A scene showing meat being cooked on a spit in a medieval kitchen. From The Decameron, Flanders, 1432 CE. (Biblioteque Nationale, Paris) / Wikimedia Commons
The cook was in charge of the kitchens and food preparation in the castle and was assisted by a team of undercooks, servers, and cupbearers. Youngsters would have had the menial tasks of washing, fetching and carrying, and turning the meat on a spit while it roasted, the ‘spit-boys’. There was also the butler and his alcoholic drinks store in the buttery, the pantler in charge of the pantry with its supply of bread, the baker, and all kinds of specialists depending on the size of the castle such as a sauce chef, a dessert chef, a wafer maker, a brewer, a slaughterer, a poulterer, and a fruiterer. There were even members of staff responsible for specific aspects of the medieval dining experience like the tablecloths, the candles, and the silver dining service.
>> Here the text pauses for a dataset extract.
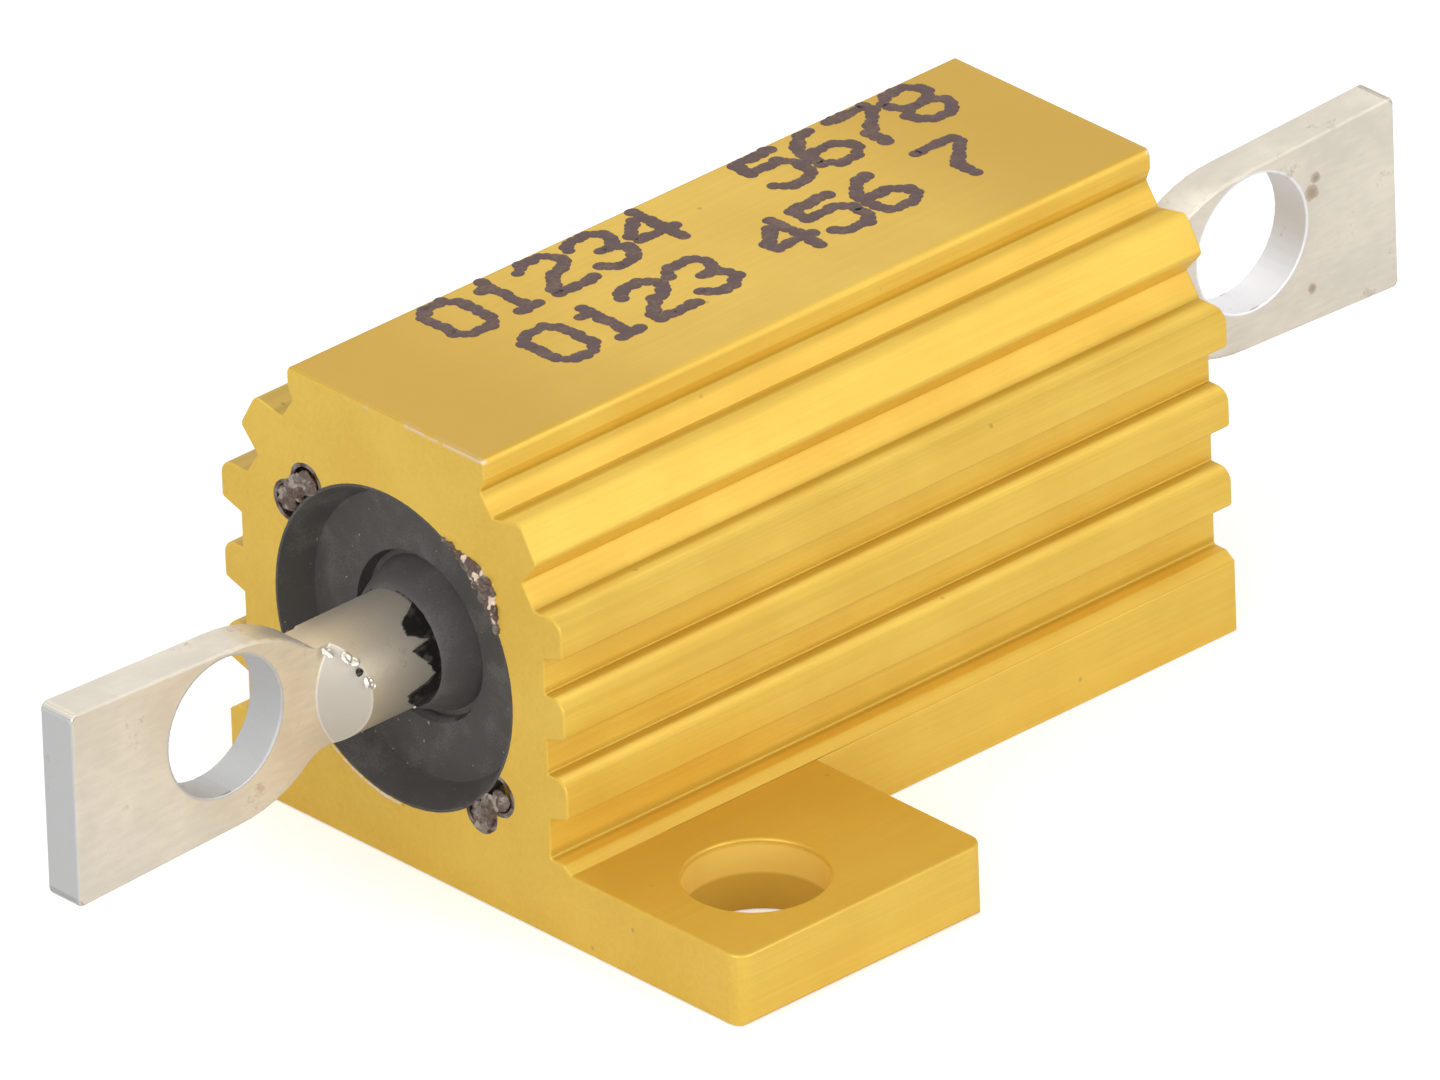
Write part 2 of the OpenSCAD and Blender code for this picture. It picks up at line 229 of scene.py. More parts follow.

There were many kinds of professional entertainers in medieval England such as troubadours, actors, acrobats, and jesters, who toured and sought their living where they could. Minstrels (jongleurs), on the other hand, were in the permanent employ of the castle. They sang and played the lute, recorder, shawm (an early version of the oboe), vielle (an early violin), and percussion instruments such as drums and bells. They performed chanson de gestes and chansons d’amour, epic poems in Old French which told familiar stories of knightly daring deeds and impossible romances respectively.
Honorary Domestic Roles
Many domestic roles inside a castle changed over time, of course, and some senior ones became an entirely honorary title with little practical connection to their original function. In the royal court, the position of steward, chancellor (chaplain), chamberlain and marshal all acquired much wider significance and were positions of real power. The chamberlain had control of the royal purse and the marshal was put in charge of the army. Even simple tasks at court such as arranging a banquet or bearing the king’s cup at dinner became a great privilege and sign of rank, sometimes even a hereditary one.